Zurück blickt er auch in der ersten Single aus dem Album, der Midtempo-Ballade 'Gabrielle'. Sie erzählt von einer Beziehung, von der nur die Erinnerung geblieben ist. Und die nostalgischen Gedanken darüber, wo im Leben sich nun diese andere Person befindet und was hätte sein können, ganz ohne Verbitterung. "Es handelt von einer realen Situation in meinem Leben, aber ich verrate nicht, ob ihr Name wirklich Gabrielle war", erzählt der Künstler theboot.com. Nach 12 Wochen befindet sich die Single mit dem musikalisch etwas schwerfälligen Titel auf Platz 43 in den Radio (Billboard Country Airplay) Charts.



In Berlin entstanden sind die Anfänge des positiv-bestärkenden Liedes 'The One You Need', über den Brett Eldredge sagt: "Ich habe immer versucht, Lieder, die von Herzen kommen, zu schreiben. Und irgendetwas bei diesem hat mich besonders angesprochen. Der Gedanke, in schweren Zeiten für jemanden da zu sein, der Fels in der Brandung zu sein, das waren neue Überlegungen für mich."

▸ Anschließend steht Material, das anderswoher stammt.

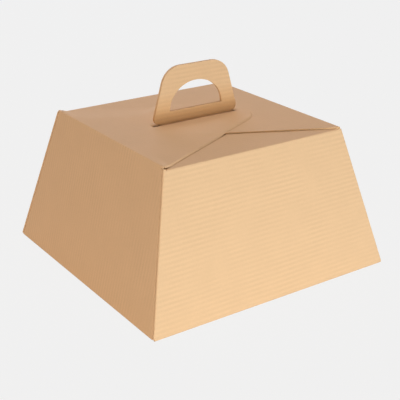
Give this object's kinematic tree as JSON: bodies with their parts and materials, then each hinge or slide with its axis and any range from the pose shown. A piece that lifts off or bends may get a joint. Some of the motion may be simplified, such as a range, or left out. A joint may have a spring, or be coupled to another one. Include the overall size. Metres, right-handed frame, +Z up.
{
  "type": "cake carrier box",
  "caption": "Folded board box for a cake: square base, walls that lean in, corner webs, interlocking top flaps and an upright carry handle with a finger hole.",
  "frame": {"origin": "middle of the square base, on the ground", "axes": "+Z up; -Y towards the front wall; the handle stands in the XZ plane; the outer flap hangs on the wall at -X"},
  "size_m": [0.3002, 0.3, 0.2189],
  "materials": {
    "kraft_board": "matte ribbed kraft liner"
  },
  "bodies": {
    "carton": {"carton": "kraft_board"},
    "outer_flap": {"outer_flap": "kraft_board"}
  },
  "joints": [
    {"name": "outer_flap_hinge", "type": "hinge", "parent": "carton", "child": "outer_flap", "pos_m": [-0.11112, 0, 0.15708], "axis": [0, -1, 0], "range_deg": [0, 150]}
  ]
}
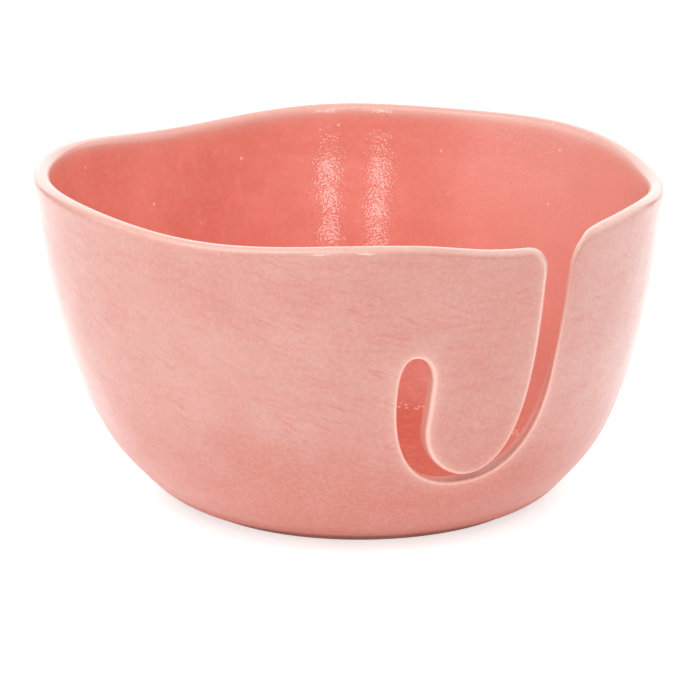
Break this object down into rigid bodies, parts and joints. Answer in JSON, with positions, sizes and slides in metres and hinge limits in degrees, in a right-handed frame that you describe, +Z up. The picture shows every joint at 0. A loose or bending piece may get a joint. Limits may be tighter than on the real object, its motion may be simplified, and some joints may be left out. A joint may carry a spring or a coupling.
{
  "type": "yarn bowl",
  "caption": "Glazed stoneware yarn bowl: a wide round bowl on a low foot, with a J-shaped slot cut down through its wall to feed and hold the yarn.",
  "frame": {"origin": "on the table, under the middle of the lip", "axes": "+Z up, -Y out through the wall square to the J-shaped slot, +X to the right when facing the slot from outside"},
  "size_m": [0.1617, 0.158, 0.0851],
  "materials": {
    "bare_clay": "unglazed fired stoneware, fine and matt, seen only under the foot",
    "coral_glaze": "glossy coral glaze with a fine orange-peel skin and a few pinholes",
    "pink_glaze": "satin-gloss pink glaze over shallow slanting tool marks, breaking pale on the lip and along the slot"
  },
  "bodies": {
    "root": {"clay_body": "bare_clay", "foot_ring": "bare_clay", "inner_glaze": "coral_glaze", "outer_glaze": "pink_glaze"}
  },
  "joints": []
}
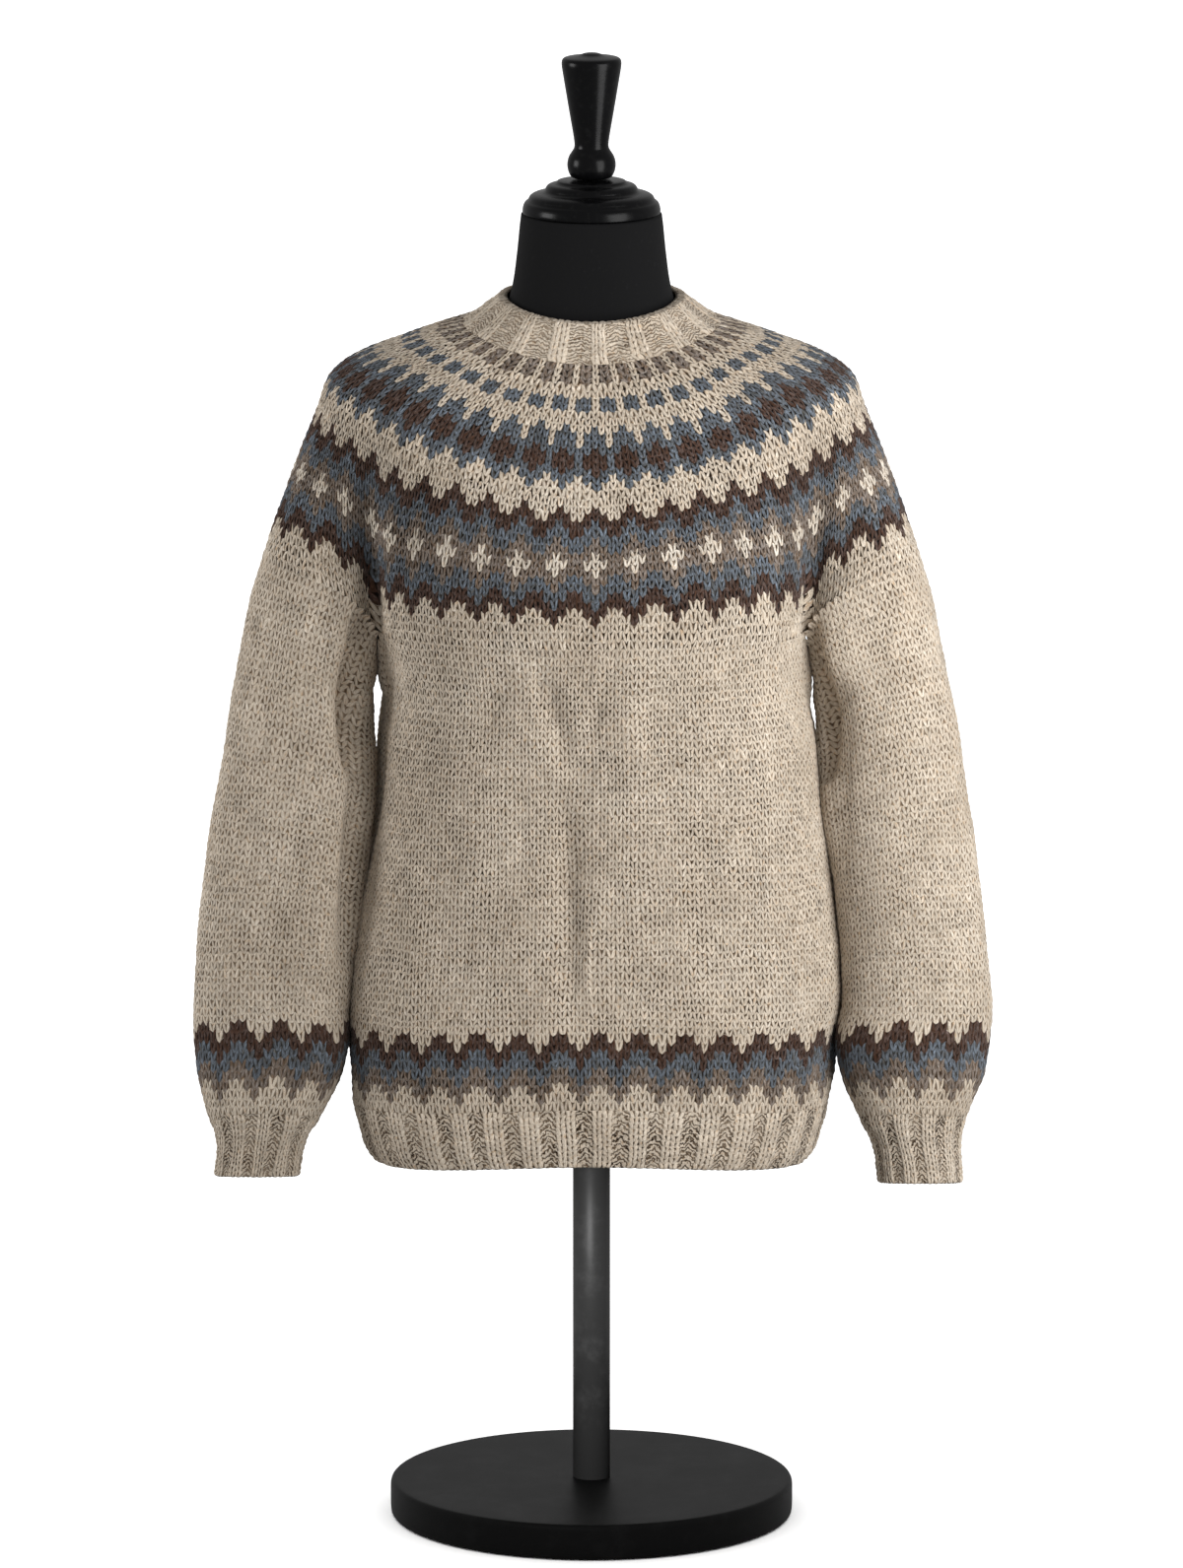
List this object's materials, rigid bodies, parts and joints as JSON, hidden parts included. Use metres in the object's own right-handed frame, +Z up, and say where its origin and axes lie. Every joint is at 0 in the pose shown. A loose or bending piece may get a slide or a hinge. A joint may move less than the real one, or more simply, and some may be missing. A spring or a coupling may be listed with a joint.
{
  "type": "nordic yoke sweater on a dress form",
  "caption": "Hand-knitted wool pullover with a patterned round yoke and bands, shown on a black limbless dress form with a turned cap and a pole on a round base.",
  "frame": {"origin": "centre of the round base's flat underside", "axes": "+Z up along the pole; the sweater's front faces -Y; +X towards the wearer's left sleeve"},
  "size_m": [0.6468, 0.3292, 1.2075],
  "materials": {
    "oatmeal_wool": "thick knitted wool, matt, a little hairy",
    "patterned_wool": "knitted wool in oatmeal, brown, slate blue, taupe and off-white",
    "black_jersey": "tight black jersey cover",
    "black_wood": "turned wood, black satin paint",
    "black_metal": "black satin powder coat"
  },
  "bodies": {
    "root": {"neckband": "oatmeal_wool", "yoke": "patterned_wool", "body": "oatmeal_wool", "hem_rib": "oatmeal_wool", "sleeve_left": "oatmeal_wool", "sleeve_right": "oatmeal_wool", "cuff_left": "oatmeal_wool", "cuff_right": "oatmeal_wool", "form_torso": "black_jersey", "neck_cap": "black_wood", "finial": "black_wood", "pole": "black_metal", "base": "black_metal"}
  },
  "joints": []
}
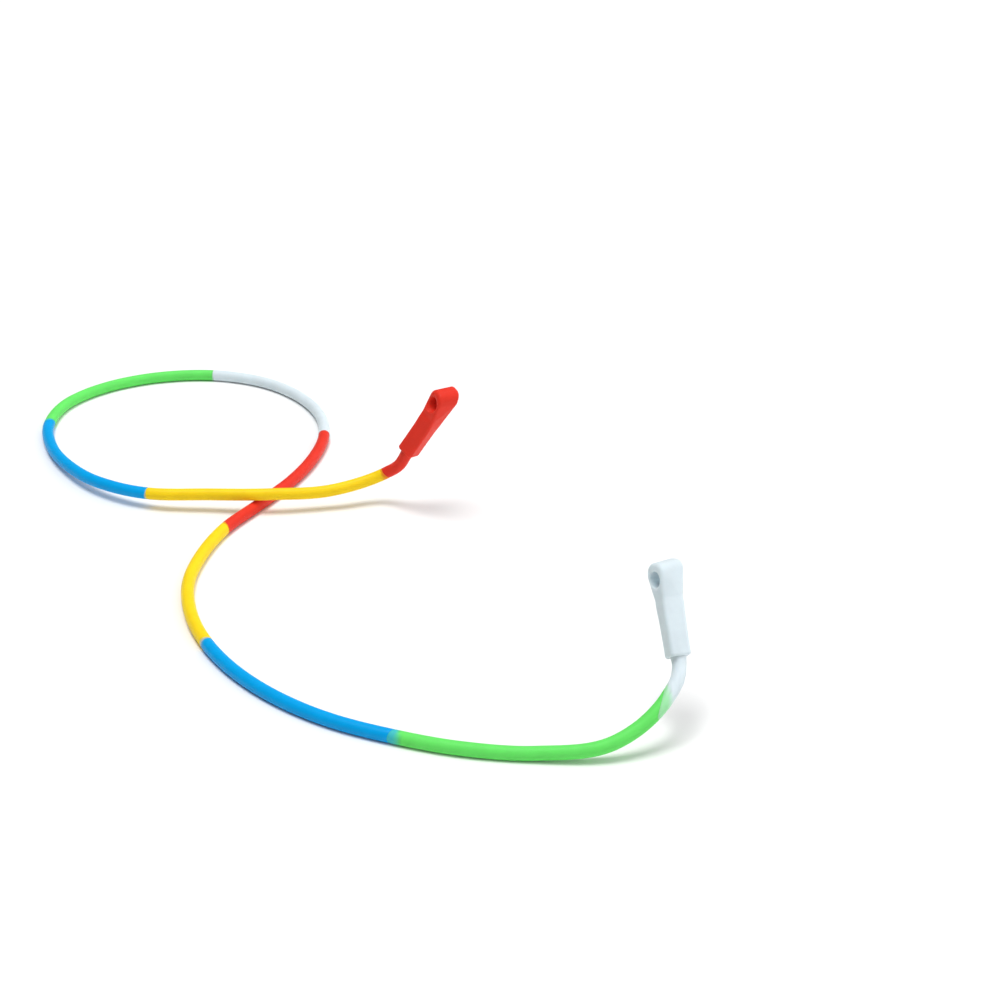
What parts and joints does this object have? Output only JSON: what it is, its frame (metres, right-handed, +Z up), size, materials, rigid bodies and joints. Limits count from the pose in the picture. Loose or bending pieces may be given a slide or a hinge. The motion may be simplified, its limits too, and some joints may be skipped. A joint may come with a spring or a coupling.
{
  "type": "eyeglass retainer strap",
  "caption": "Silicone retainer strap for glasses: a soft grip with a hole for each temple, joined by a round cord moulded in coloured lengths.",
  "frame": {"origin": "middle of the temple hole in the red grip, 32 mm above the table that the cord lies on", "axes": "+X forward along the temples, +Y to the wearer's left, +Z up"},
  "size_m": [0.0973, 0.2715, 0.0357],
  "materials": {
    "red_silicone": "satin",
    "yellow_silicone": "satin",
    "blue_silicone": "satin",
    "green_silicone": "satin",
    "white_silicone": "satin"
  },
  "bodies": {
    "cord": {"cord_1_yellow": "yellow_silicone", "cord_2_blue": "blue_silicone", "cord_3_green": "green_silicone", "cord_4_white": "white_silicone", "cord_5_red": "red_silicone", "cord_6_yellow": "yellow_silicone", "cord_7_blue": "blue_silicone", "cord_8_green": "green_silicone"},
    "red_tail": {"red_tail": "red_silicone"},
    "red_grip": {"red_grip": "red_silicone"},
    "white_tail": {"white_tail": "white_silicone"},
    "white_grip": {"white_grip": "white_silicone"}
  },
  "joints": [
    {"name": "red_tail_bend", "type": "hinge", "parent": "cord", "child": "red_tail", "pos_m": [-0.0085, 0.0095, -0.01985], "axis": [0.5, 0.866, 0], "range_deg": [-40, 40], "stiffness_Nm_per_rad": 0.002, "deforming": ["red_tail"]},
    {"name": "red_grip_twist", "type": "hinge", "parent": "red_tail", "child": "red_grip", "pos_m": [-0.00705, 0.00705, -0.01535], "axis": [0.3851, -0.3851, 0.8387], "range_deg": [-45, 45], "stiffness_Nm_per_rad": 0.001},
    {"name": "white_tail_bend", "type": "hinge", "parent": "cord", "child": "white_tail", "pos_m": [-0.0178, -0.1318, -0.01755], "axis": [-0.5736, 0.8192, 0], "range_deg": [-40, 40], "stiffness_Nm_per_rad": 0.002, "deforming": ["white_tail"]},
    {"name": "white_grip_twist", "type": "hinge", "parent": "white_tail", "child": "white_grip", "pos_m": [-0.01577, -0.12895, -0.01442], "axis": [0.2004, 0.5821, 0.788], "range_deg": [-45, 45], "stiffness_Nm_per_rad": 0.001}
  ]
}
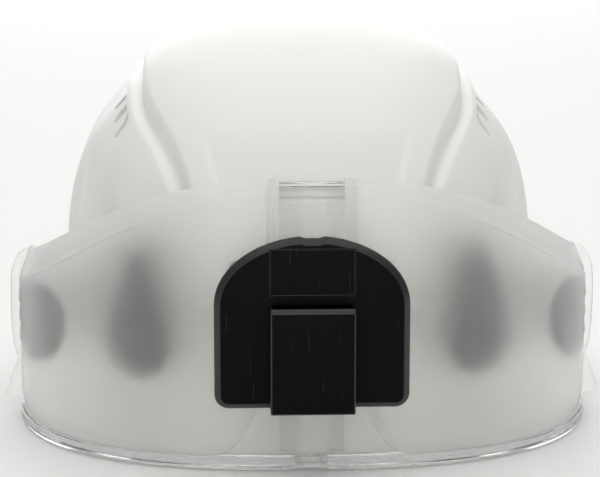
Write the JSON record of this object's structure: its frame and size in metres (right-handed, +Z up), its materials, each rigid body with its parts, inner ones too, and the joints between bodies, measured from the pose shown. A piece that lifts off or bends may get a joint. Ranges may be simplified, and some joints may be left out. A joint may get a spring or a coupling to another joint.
{
  "type": "hard hat",
  "caption": "White safety helmet with a raised crown panel, side vents, a swing-down frosted front shield carrying a black lamp bracket, and a ratchet suspension.",
  "frame": {"origin": "on the plane the rim rests on, midway between the front of the lamp pocket and the back of the cord clip", "axes": "+Z up through the crown, -Y the way the wearer faces, +X the wearer's left"},
  "size_m": [0.275, 0.3208, 0.179],
  "materials": {
    "white_shell": "glossy moulded ABS",
    "frosted_polycarbonate": "frosted, fine grain outside",
    "clear_polycarbonate": "clear, glossy",
    "black_plate": "satin black, fine scratches",
    "black_nylon": "satin glass-filled nylon",
    "black_rubber": "matte",
    "charcoal_plastic": "satin polyethylene",
    "white_plastic": "satin acetal",
    "black_webbing": "woven polyester",
    "foam_pad": "brushed knit over foam",
    "plated_steel": "zinc plated",
    "aluminium_rivet": "satin"
  },
  "bodies": {
    "helmet": {"shell": "white_shell", "pivot_base_left": "black_nylon", "pivot_base_right": "black_nylon", "pivot_washers": "plated_steel", "pivot_caps": "black_nylon", "pivot_screws": "plated_steel", "pivot_nuts": "plated_steel", "brow_buffer_left": "black_rubber", "brow_buffer_right": "black_rubber", "cord_clip": "black_nylon", "cord_clip_rivet": "aluminium_rivet", "headband": "charcoal_plastic", "brow_pad": "foam_pad", "hanger_keys": "white_plastic", "strap_side": "black_webbing", "strap_diagonal_lower": "black_webbing", "strap_diagonal_upper": "black_webbing", "crown_pad": "foam_pad", "ratchet_housing": "charcoal_plastic", "ratchet_backplate": "charcoal_plastic", "nape_pad": "foam_pad"},
    "shield_assembly": {"shield": "frosted_polycarbonate", "shield_rim": "clear_polycarbonate", "lamp_strap": "clear_polycarbonate", "lamp_plate": "black_plate", "lamp_pocket": "black_plate", "push_nuts": "plated_steel", "shield_arm_left": "black_nylon", "shield_arm_right": "black_nylon", "arm_rivets": "aluminium_rivet"},
    "knob": {"ratchet_knob": "black_nylon", "ratchet_pinion": "white_plastic", "knob_screw": "plated_steel"},
    "band_left": {"nape_band_left": "charcoal_plastic"},
    "band_right": {"nape_band_right": "charcoal_plastic"}
  },
  "joints": [
    {"name": "shield_swing", "type": "hinge", "parent": "helmet", "child": "shield_assembly", "pos_m": [0, -0.00555, 0.045], "axis": [1, 0, 0], "range_deg": [0, 32]},
    {"name": "knob_turn", "type": "hinge", "parent": "helmet", "child": "knob", "pos_m": [0, 0.12385, 0.021], "axis": [0, 1, 0], "range_deg": [-180, 180]},
    {"name": "band_left_slide", "type": "hinge", "parent": "helmet", "child": "band_left", "pos_m": [0, 0.03045, 0.021], "axis": [0, 0, 1], "range_deg": [-10.4, 10.4]},
    {"name": "band_right_slide", "type": "hinge", "parent": "helmet", "child": "band_right", "pos_m": [0, 0.03045, 0.021], "axis": [0, 0, 1], "range_deg": [-10.4, 10.4]}
  ],
  "couplings": [
    {"joint": "band_left_slide", "follows": "knob_turn", "ratio": 0.057471},
    {"joint": "band_right_slide", "follows": "knob_turn", "ratio": -0.057471}
  ]
}
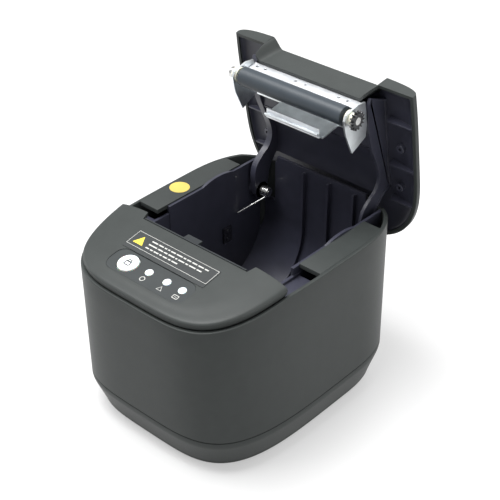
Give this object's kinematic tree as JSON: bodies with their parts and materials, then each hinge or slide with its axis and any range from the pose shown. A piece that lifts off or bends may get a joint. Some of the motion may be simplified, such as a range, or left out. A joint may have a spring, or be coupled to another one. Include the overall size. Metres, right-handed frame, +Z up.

So ehrlich und verletztlich, wie sich Brett Eldredge in diesem anspruchsvollen Album offenbart, so beendet er es auch. 'Paris Illinois' ist das 'New York, New York' (seines großen Vorbildes Frank Sinatra) über seine Heimatstadt. Ein kleiner Ort, dessen Beschreibung selbst im Lied nach 1 1/2 Minuten Text abgehandelt ist. Da gibt es nichts, was man künstlich aufpauschen müsste. Bis zuletzt bleibt Brett Eldredge dem Motto des Projektes treu: ehrlich und von Herzen kommend.



Was sehen wir, wenn wir in den Spiegel schauen?, heißt es in der ersten Strophe von 'Where the Heart Is', der Song mit dem das Album beginnt und der den roten Faden (oder wie Brett Eldredge es nennt: den Herzschlag) für das Projekt liefert. Wir sehen dort nicht nur einen Künstler, der innerlich gereift ist, sondern auch jemanden, der über seine Erfahrungen mit dem Leben nachdenkt und uns damit so manchen Anstoß geben kann, selbst einen Blick in den Spiegel zu werfen.

Soundslikenashville.com bezeichnet das Album "Sunday Drive" nicht so sehr als Romanze des Herzens, mit der man die Musik von Brett Eldredge bisher verknüpft hat, sondern vielmehr als eine Romanze der Seele. Und das trifft es wohl ziemlich gut!